While the benefits of extraditing Hasina are many for India, on the flipside doing so would lead to reputational damage as New Delhi could be painted as an "opportunist" for abandoning its closest ally in the region, according to experts.

Ever since her first term in 1996, Hasina has forged close ties with India and has consistently maintained her stance over the years. The Awami League has also time and again acted against ethnic insurgent groups operating from Bangladesh to harm the interests of India's northeastern states. As opposed to the BNP, which has been accused of nurturing hardline Islamists which are critical of many of India's policies and accuse the Modi government of acting against the interests of Muslims.

"For India, I feel the cons of extraditing Hasina outweigh the costs," says Kugelman. "If India sends her back, it would be a case of India turning its back on its closest friends, which goes against a promise made by India, though indirectly, that it does not abandon its allies."

Moreover, India is still not sure whether it can trust the interim government in Bangladesh. On coming to power, one of the first decisions the government took was to lift the ban on the Jamaat-e-Islami. India fears that the BNP and Jamaat could create a safe harbour for hardliners and separatist forces like the United Liberation Front of Asom, as it happened when the coalition assumed power between 2001 and 2006.

Further, India has always had tense relations with the Khaleda Zia-led BNP, which has time and again accused New Delhi of bias towards Hasina and her Awami League, and has prioritised China as a regional hegemon over India.

Yet another factor that India must be mindful of if it decides not to extradite Hasina is that it might invite allegations of "double standards".

In the backdrop of the ongoing tense face-off between the Indian and Canadian governments, New Delhi has consistently attacked Ottawa over its refusal to accept extradition requests from India for Khalistani extremists residing in the country – many of whom have been labelled "terrorists" by the Indian government and charged under stringent laws such as the Unlawful Activities Prevention Act and the National Security Act.

Critics are sure to attack India if it refuses to extradite Hasina to Dhaka, as she herself has been charged with serious crimes in the country, including  "massacres, killings, and crimes against humanity".

However, experts suggest that India could point to a difference in perception between the two situations.

"From New Delhi's perspective the argument will be very simple.

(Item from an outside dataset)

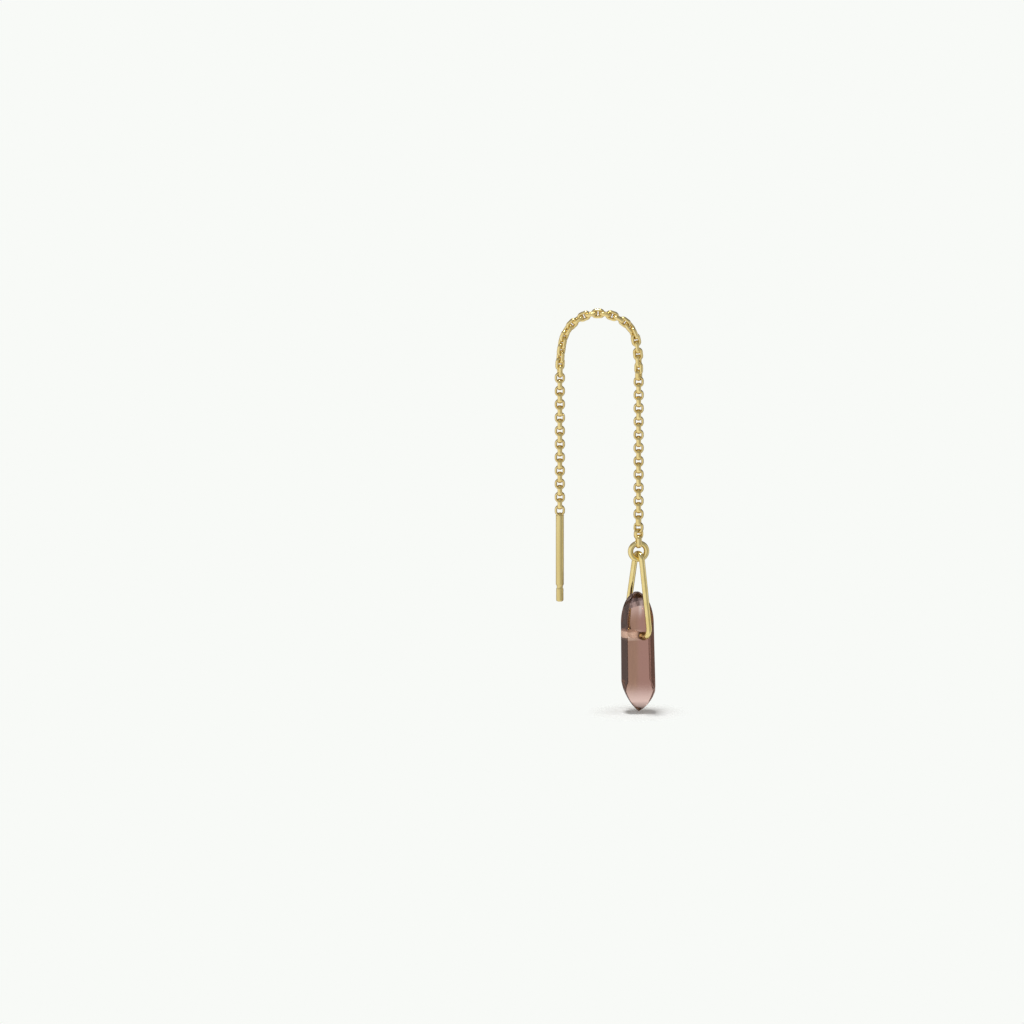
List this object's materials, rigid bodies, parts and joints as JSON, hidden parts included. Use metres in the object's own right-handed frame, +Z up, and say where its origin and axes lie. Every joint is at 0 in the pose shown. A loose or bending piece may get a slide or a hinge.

The individuals that India desires to be extradited are extremists, terrorists, and violent actors, whereas Sheikh Hasina is not any of those things. She's someone who held extremists at bay, strengthened Bangladesh's economy and was a very strong and effective leader. According to India, Hasina does not fit the bill of an extremist or criminal in any way."
Michael Kugelman

Is India Legally Bound to Accept Bangladesh's Extradition Request? 

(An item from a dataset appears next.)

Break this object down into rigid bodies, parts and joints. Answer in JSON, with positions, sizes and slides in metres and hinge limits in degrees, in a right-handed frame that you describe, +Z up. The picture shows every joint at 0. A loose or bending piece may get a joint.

Putting aside all the pros and cons for the moment, an official extradition request from Bangladesh will have to be answered by India in accordance with the stringent provisions of the law – whether New Delhi likes it or not. However, this does not mean that the Modi government cannot make use of certain supposed loopholes in the law in its, and Hasina's, favour.

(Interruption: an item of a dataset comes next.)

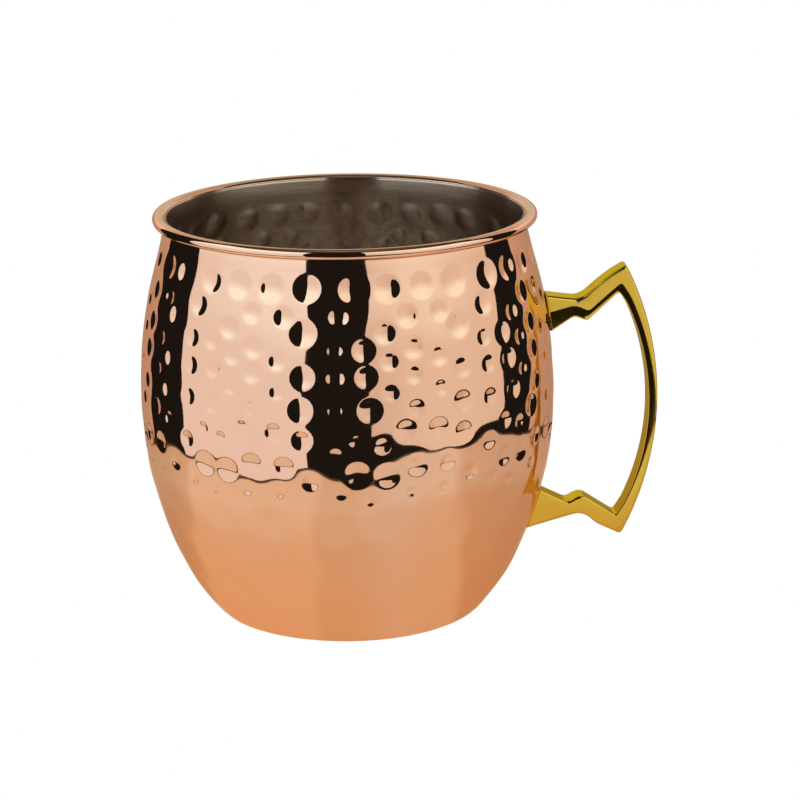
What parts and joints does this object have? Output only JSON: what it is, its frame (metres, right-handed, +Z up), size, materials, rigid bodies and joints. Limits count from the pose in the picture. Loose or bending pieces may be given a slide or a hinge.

India and Bangladesh signed an extradition treaty in 2013 to keep a check on insurgent activities along the 4,096 km-long border between the two countries. According to the treaty, the two countries aim to streamline the extradition of fugitives on either side who pose a threat to the other's national security.

The treaty requires both countries to extradite people charged with crimes that entail at least one year's imprisonment. The crime in question must be considered a punishable offence in both the countries.

However, Article 6 of the treaty makes an exception for political offences. In other words, either country can refuse an extradition request if the offence for which extradition is being demanded is of a political nature.

Even in this regard, several exceptions have been made. For instance, serious offences like murder, terrorism, kidnapping, manslaughter, et al must be considered outside the scope of a political offence.

While Hasina has been charged with several serious crimes in Bangladesh, including murder and crimes against humanity, India might try and find a way to waive the extradition request citing the provision of political offences.

Yet another article in the treaty may be used by the Indian government to deny extradition. This is Article 8, according to which extradition requests not made under good faith or not in the interests of justice can be turned down.

Hence, India may say that since the people who have accused Hasina of crimes are her age-old rivals (Yunus, BNP, Jamaat et al), the accusations are not credible as they come from quarters with prima facie vested interests.

"If it seems that a third country is not willing to take Hasina in, India will look more closely at the stipulation of the extradition treaty," Kugelman told The Quint.

"While the interim government will point to Hasina's activities in her last weeks and days in power when she permitted Bangladeshi forces to use violent force against protesters, India will try to bring focus to the fact that the people demanding her extradition are critics who have been sparring with her for many years."